*** MATERIAL FOR THIS EXERCISE

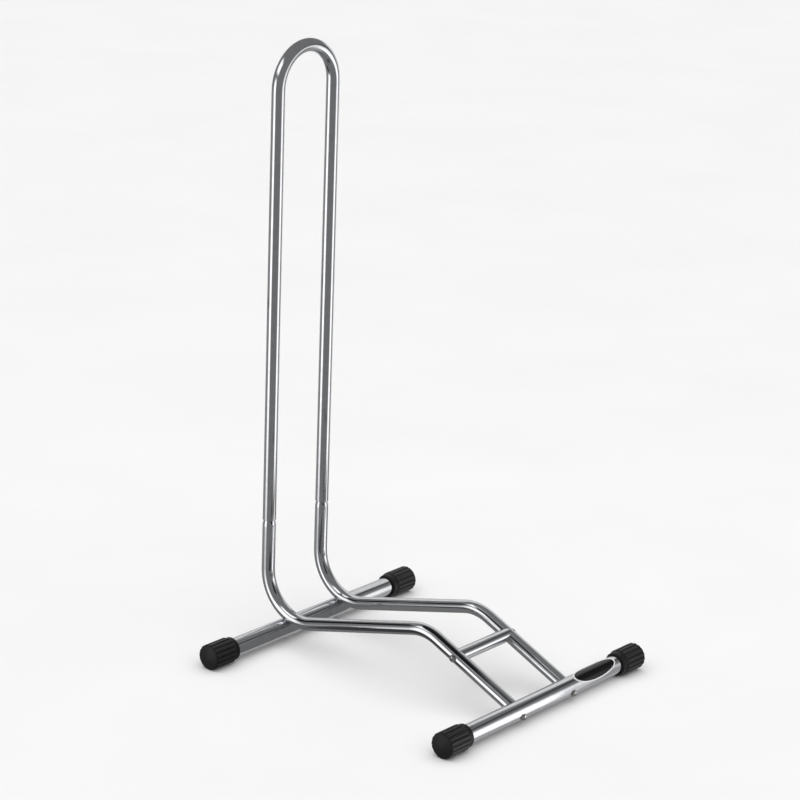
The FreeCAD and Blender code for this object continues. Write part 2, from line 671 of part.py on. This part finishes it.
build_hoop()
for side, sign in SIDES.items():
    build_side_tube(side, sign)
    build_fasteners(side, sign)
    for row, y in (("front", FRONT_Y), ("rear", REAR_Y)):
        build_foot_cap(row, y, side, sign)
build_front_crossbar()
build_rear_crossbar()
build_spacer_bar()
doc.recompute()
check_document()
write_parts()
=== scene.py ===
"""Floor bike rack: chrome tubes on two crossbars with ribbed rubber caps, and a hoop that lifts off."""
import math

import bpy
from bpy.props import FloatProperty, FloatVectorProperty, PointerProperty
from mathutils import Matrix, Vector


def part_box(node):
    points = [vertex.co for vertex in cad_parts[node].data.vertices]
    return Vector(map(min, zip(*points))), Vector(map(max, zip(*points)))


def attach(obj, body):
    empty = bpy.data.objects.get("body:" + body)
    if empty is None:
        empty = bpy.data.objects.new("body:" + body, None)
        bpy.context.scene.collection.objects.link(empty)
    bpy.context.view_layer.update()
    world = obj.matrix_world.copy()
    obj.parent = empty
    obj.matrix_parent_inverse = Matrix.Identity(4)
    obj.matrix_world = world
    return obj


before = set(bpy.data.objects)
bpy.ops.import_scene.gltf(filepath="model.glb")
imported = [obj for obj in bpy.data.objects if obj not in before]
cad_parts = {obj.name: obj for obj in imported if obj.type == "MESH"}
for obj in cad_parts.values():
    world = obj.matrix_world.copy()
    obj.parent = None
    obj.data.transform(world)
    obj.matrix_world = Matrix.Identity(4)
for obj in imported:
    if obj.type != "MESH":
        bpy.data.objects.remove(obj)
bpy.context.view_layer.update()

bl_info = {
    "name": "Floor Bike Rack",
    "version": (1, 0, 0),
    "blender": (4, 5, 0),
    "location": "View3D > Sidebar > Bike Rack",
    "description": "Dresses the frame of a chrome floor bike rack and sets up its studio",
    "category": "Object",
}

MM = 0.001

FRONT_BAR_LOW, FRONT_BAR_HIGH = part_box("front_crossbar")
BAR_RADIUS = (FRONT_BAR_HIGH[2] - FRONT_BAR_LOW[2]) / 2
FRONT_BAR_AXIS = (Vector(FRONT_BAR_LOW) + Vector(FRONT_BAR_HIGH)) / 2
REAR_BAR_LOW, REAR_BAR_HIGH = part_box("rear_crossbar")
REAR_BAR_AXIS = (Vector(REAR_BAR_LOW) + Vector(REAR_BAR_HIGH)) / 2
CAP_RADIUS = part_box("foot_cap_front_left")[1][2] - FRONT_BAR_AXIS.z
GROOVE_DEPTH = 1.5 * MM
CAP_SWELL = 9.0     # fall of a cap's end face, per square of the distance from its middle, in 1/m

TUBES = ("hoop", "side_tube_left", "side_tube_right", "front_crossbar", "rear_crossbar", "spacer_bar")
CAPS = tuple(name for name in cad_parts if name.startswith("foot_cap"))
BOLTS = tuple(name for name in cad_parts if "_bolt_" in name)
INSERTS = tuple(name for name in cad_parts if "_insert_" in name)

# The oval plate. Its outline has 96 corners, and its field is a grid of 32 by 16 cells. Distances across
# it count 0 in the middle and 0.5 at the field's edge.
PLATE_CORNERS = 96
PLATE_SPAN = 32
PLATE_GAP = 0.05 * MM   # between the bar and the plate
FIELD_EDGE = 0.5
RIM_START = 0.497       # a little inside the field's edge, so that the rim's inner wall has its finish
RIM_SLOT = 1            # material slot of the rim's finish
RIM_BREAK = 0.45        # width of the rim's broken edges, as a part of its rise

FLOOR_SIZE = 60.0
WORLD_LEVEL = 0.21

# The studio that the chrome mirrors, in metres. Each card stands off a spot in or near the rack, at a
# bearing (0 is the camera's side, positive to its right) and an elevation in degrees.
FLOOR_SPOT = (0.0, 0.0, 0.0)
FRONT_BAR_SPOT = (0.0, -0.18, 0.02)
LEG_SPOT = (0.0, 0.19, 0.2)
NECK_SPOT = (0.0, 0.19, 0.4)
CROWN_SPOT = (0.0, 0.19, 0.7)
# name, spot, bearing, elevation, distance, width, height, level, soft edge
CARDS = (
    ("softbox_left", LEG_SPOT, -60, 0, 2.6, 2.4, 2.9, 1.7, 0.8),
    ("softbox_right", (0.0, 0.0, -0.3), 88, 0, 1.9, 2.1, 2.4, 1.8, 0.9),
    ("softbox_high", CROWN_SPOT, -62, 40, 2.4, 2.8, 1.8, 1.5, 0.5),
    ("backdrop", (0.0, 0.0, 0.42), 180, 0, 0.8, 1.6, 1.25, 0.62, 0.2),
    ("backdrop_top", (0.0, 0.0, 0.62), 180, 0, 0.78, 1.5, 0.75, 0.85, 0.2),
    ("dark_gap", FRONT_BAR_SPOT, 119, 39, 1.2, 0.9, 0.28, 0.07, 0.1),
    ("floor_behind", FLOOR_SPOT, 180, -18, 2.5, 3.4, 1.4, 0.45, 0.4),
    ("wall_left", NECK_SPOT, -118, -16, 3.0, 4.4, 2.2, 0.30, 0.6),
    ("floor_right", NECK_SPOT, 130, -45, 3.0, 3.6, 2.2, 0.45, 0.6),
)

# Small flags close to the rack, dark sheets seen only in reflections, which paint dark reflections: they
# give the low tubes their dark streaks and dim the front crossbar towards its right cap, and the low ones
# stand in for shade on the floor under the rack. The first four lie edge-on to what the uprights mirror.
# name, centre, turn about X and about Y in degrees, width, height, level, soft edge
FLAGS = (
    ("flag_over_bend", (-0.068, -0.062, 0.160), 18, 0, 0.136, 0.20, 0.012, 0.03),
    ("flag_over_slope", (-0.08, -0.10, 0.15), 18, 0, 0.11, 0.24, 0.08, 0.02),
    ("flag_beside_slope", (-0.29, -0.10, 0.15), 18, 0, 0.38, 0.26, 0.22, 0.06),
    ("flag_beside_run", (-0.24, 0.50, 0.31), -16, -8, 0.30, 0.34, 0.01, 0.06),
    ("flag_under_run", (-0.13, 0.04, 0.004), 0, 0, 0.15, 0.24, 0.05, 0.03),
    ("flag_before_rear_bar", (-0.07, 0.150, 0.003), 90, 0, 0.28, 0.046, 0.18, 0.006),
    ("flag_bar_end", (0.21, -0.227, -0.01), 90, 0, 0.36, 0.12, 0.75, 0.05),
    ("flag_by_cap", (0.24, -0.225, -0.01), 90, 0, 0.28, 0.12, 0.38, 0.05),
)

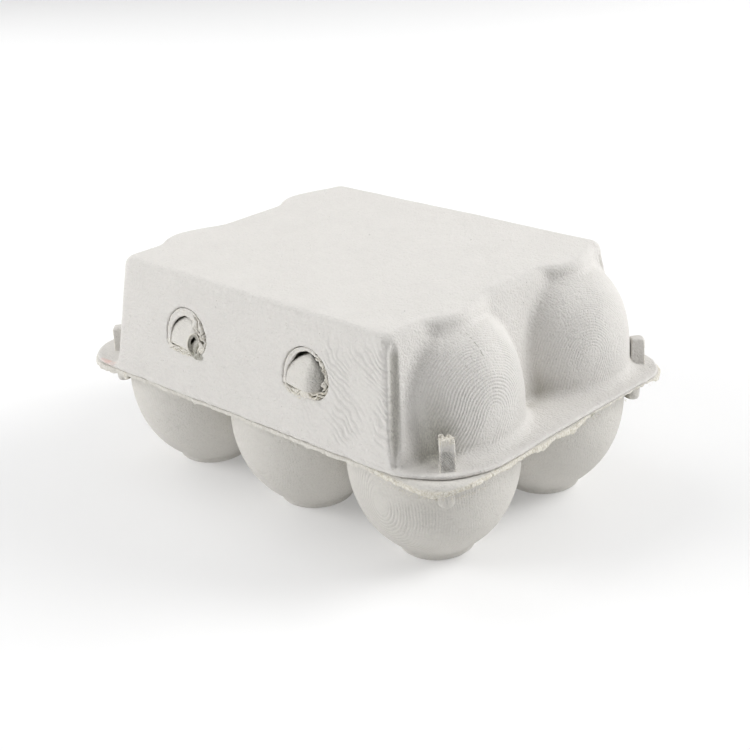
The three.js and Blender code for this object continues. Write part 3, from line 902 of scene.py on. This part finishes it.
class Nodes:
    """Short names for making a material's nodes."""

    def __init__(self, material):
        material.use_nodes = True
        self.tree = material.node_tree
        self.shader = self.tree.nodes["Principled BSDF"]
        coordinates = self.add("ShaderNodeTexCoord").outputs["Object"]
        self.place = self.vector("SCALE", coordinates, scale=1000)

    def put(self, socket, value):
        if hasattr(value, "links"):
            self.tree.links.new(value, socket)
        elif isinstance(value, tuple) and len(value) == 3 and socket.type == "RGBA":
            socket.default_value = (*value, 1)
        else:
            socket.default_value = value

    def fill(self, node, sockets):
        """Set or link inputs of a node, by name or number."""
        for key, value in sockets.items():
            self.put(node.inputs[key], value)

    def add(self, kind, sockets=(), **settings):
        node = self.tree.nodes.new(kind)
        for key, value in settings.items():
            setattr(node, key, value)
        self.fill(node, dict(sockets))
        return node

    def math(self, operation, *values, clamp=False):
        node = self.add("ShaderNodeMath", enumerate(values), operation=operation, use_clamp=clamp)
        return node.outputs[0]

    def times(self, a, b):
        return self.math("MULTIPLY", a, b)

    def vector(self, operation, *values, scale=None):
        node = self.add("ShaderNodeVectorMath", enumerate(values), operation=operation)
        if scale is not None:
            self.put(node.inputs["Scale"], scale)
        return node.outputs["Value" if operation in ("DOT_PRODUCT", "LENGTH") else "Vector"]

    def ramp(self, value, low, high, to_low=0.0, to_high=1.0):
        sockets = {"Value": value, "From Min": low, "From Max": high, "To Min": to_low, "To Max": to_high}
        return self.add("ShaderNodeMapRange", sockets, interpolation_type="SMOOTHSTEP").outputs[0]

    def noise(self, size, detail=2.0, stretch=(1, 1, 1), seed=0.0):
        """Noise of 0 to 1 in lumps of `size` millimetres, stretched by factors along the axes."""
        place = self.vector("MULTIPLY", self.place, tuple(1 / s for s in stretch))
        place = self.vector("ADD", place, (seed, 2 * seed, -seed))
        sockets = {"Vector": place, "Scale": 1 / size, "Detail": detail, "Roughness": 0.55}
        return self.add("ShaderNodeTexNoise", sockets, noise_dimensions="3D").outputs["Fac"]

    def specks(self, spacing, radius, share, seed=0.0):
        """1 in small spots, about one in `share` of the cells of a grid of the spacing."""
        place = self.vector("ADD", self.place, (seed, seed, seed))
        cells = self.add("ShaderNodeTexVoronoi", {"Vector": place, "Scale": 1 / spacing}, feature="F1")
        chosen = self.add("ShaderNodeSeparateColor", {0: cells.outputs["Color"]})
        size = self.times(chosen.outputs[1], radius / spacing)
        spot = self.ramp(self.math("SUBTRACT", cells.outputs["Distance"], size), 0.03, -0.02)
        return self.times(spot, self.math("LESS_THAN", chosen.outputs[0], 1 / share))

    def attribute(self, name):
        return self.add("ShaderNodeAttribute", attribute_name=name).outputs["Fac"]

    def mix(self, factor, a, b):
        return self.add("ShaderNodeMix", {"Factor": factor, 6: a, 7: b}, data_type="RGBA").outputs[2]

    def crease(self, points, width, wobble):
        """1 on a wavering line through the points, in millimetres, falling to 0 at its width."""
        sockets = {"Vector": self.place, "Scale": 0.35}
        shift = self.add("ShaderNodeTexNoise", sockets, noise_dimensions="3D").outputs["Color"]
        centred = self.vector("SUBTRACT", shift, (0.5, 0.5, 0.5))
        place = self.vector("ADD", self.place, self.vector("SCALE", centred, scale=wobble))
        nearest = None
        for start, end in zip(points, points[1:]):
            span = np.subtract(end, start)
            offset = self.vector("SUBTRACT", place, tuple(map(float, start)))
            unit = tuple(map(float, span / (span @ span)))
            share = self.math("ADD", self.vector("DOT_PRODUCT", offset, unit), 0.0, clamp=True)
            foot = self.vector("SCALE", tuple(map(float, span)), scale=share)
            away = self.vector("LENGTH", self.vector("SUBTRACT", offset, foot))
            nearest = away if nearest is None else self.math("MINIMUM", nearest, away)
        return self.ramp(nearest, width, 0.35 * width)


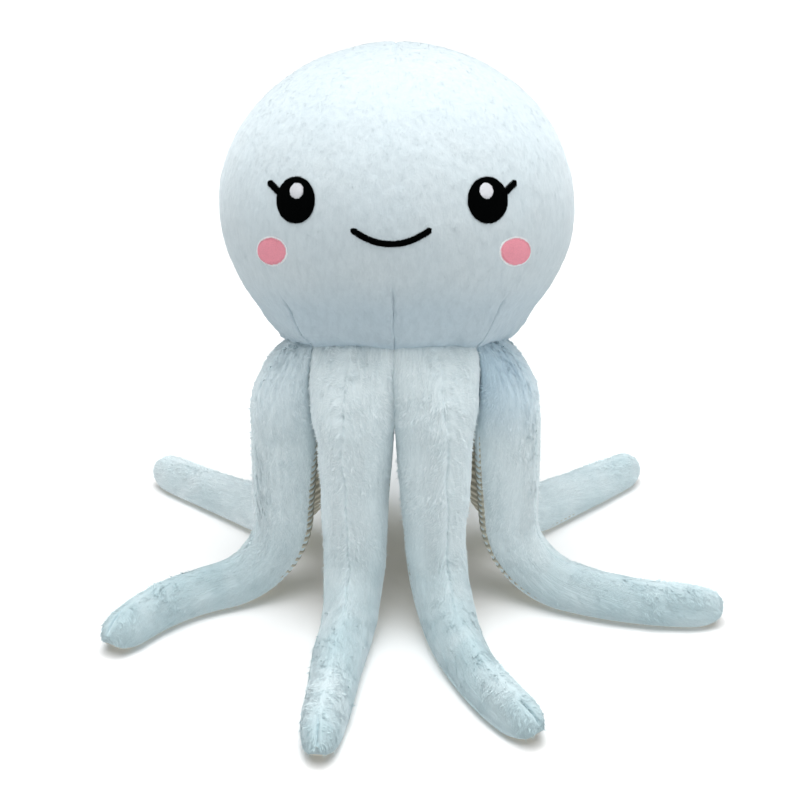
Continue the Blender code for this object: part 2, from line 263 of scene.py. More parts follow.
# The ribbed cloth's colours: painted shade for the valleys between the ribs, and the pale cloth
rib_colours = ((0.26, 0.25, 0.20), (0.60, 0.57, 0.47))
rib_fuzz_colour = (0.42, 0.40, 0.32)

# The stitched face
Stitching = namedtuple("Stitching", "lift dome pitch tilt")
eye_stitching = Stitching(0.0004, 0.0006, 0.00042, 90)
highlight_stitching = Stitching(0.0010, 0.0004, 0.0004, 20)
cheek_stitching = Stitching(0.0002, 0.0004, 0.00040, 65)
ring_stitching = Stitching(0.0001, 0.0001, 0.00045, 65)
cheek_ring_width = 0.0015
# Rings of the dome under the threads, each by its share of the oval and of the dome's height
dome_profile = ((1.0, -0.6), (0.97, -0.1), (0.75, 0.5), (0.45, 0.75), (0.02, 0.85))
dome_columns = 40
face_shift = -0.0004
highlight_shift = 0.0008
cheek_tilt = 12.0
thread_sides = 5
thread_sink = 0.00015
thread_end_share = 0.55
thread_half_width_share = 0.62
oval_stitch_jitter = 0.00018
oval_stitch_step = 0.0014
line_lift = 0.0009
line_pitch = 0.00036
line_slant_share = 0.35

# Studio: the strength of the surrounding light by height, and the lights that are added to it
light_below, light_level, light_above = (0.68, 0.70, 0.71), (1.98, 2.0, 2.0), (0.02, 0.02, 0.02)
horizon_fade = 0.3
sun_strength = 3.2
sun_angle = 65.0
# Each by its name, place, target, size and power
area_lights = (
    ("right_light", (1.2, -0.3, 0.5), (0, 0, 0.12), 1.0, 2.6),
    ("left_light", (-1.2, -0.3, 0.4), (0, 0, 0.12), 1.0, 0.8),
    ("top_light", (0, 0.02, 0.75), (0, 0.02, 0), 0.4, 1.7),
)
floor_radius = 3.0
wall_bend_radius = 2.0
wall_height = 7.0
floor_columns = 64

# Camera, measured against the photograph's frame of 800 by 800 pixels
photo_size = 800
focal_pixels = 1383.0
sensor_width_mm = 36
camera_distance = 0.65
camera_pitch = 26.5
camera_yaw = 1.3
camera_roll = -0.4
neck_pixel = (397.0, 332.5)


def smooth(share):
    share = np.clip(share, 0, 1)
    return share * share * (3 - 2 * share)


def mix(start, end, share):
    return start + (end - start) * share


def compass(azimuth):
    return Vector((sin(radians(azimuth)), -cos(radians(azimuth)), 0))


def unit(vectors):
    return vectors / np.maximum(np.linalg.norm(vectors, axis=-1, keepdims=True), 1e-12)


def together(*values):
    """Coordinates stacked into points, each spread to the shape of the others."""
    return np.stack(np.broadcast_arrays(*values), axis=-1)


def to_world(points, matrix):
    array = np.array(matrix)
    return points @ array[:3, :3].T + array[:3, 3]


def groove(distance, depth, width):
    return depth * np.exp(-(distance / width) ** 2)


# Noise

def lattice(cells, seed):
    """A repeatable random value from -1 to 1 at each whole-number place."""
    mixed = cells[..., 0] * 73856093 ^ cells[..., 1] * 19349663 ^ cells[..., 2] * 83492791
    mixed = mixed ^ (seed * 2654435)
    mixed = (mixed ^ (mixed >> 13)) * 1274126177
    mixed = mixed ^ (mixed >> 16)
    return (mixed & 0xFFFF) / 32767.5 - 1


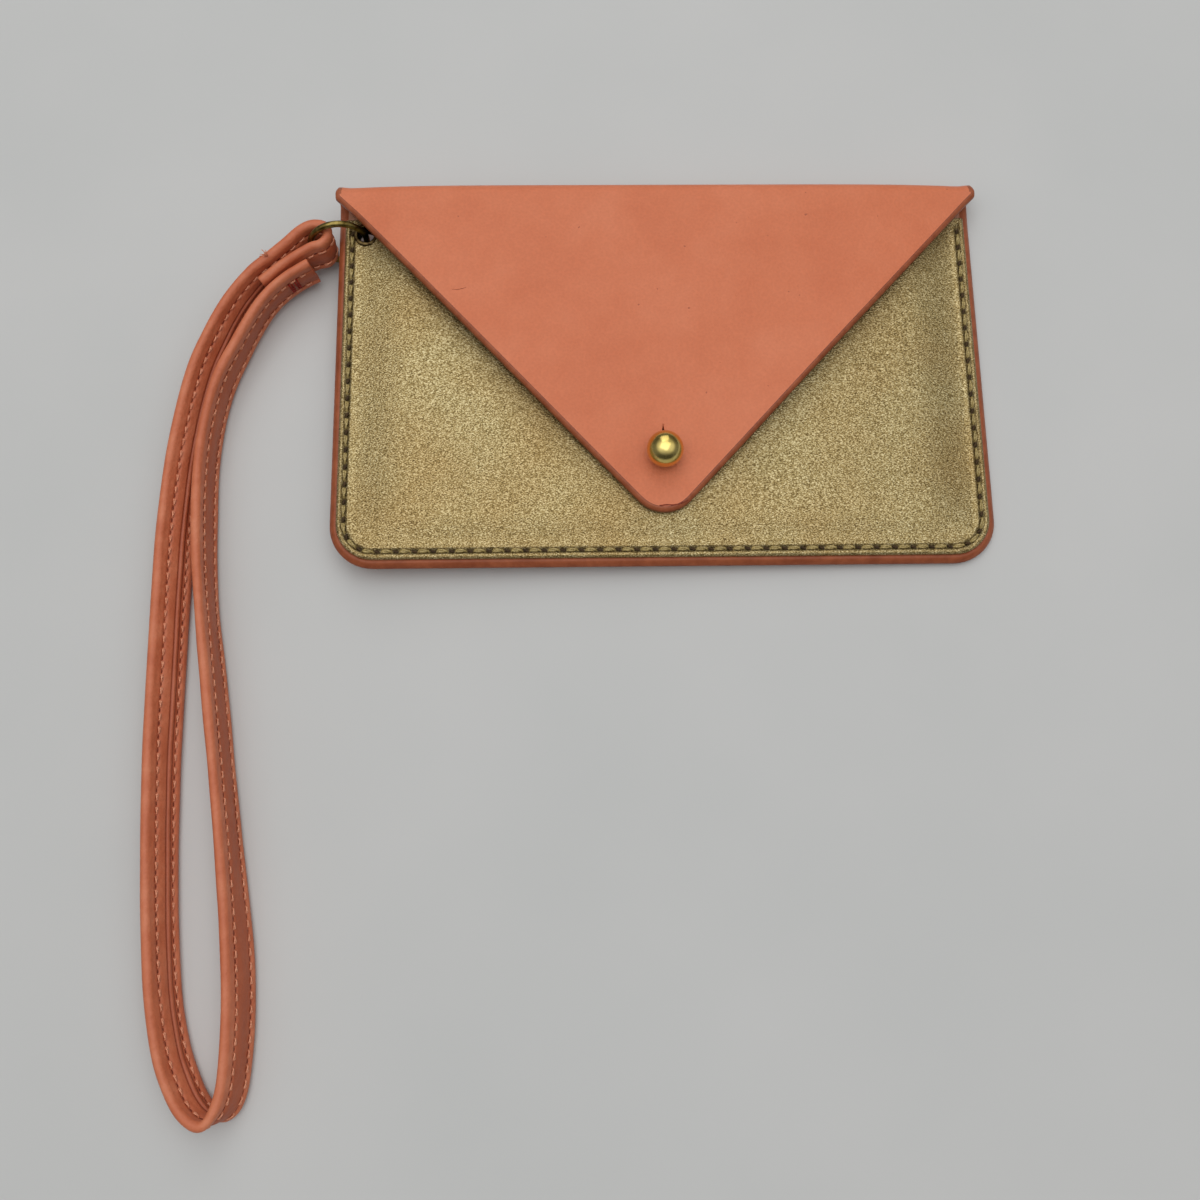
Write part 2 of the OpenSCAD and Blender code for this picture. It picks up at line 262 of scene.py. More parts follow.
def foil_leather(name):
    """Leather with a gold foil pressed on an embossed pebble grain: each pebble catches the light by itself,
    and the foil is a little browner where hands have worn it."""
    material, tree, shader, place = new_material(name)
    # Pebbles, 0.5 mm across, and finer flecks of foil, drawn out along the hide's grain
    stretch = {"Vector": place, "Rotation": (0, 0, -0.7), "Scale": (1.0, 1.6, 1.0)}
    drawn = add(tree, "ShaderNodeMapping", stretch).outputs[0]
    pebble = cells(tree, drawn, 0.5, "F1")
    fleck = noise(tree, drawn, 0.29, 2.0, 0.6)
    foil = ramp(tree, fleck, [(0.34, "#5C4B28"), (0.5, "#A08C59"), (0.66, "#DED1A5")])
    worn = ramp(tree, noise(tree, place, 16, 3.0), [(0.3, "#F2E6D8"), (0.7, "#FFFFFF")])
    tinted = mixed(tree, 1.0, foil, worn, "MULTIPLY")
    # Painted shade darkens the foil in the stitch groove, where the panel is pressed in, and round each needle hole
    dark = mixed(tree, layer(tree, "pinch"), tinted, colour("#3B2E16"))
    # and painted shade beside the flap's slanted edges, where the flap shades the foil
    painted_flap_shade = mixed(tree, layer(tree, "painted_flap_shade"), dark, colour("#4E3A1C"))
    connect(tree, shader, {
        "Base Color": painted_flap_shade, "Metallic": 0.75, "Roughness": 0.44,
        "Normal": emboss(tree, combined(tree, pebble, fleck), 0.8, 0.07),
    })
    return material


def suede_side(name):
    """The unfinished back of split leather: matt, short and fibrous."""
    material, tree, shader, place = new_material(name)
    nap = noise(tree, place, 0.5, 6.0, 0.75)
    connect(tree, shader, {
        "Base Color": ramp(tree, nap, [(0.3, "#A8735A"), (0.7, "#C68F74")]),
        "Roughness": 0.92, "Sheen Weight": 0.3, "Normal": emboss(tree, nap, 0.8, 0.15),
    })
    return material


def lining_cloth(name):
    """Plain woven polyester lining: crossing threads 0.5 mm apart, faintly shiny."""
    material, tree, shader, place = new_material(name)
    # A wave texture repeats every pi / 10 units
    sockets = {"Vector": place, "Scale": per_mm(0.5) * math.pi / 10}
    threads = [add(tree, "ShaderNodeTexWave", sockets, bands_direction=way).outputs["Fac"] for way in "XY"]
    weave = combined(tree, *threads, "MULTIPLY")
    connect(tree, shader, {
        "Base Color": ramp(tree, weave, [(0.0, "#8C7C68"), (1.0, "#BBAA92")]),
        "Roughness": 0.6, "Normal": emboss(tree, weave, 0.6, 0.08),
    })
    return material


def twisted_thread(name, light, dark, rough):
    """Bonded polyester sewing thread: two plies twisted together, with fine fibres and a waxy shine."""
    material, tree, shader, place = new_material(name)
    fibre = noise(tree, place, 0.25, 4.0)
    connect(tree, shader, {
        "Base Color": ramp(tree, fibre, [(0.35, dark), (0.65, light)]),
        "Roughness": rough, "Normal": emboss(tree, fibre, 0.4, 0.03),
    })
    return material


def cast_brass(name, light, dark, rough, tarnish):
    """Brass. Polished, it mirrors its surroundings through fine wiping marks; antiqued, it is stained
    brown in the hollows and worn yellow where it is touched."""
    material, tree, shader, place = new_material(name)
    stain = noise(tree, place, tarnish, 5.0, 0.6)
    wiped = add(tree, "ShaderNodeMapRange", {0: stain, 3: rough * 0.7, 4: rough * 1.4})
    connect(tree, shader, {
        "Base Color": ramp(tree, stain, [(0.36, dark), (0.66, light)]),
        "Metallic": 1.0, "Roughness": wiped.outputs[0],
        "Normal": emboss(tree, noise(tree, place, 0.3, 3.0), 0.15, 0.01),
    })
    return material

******

* PROMPT *
Provide an exact reproduction of only those lines that start at the line containing "Continue the Blender" and end at the line containing "rib_fuzz_colour = (0.42, 0.40, 0.32)", inclusive.

* EXERCISE OUTPUT *
Continue the Blender code for this object: part 2, from line 263 of scene.py. More parts follow.
# The ribbed cloth's colours: painted shade for the valleys between the ribs, and the pale cloth
rib_colours = ((0.26, 0.25, 0.20), (0.60, 0.57, 0.47))
rib_fuzz_colour = (0.42, 0.40, 0.32)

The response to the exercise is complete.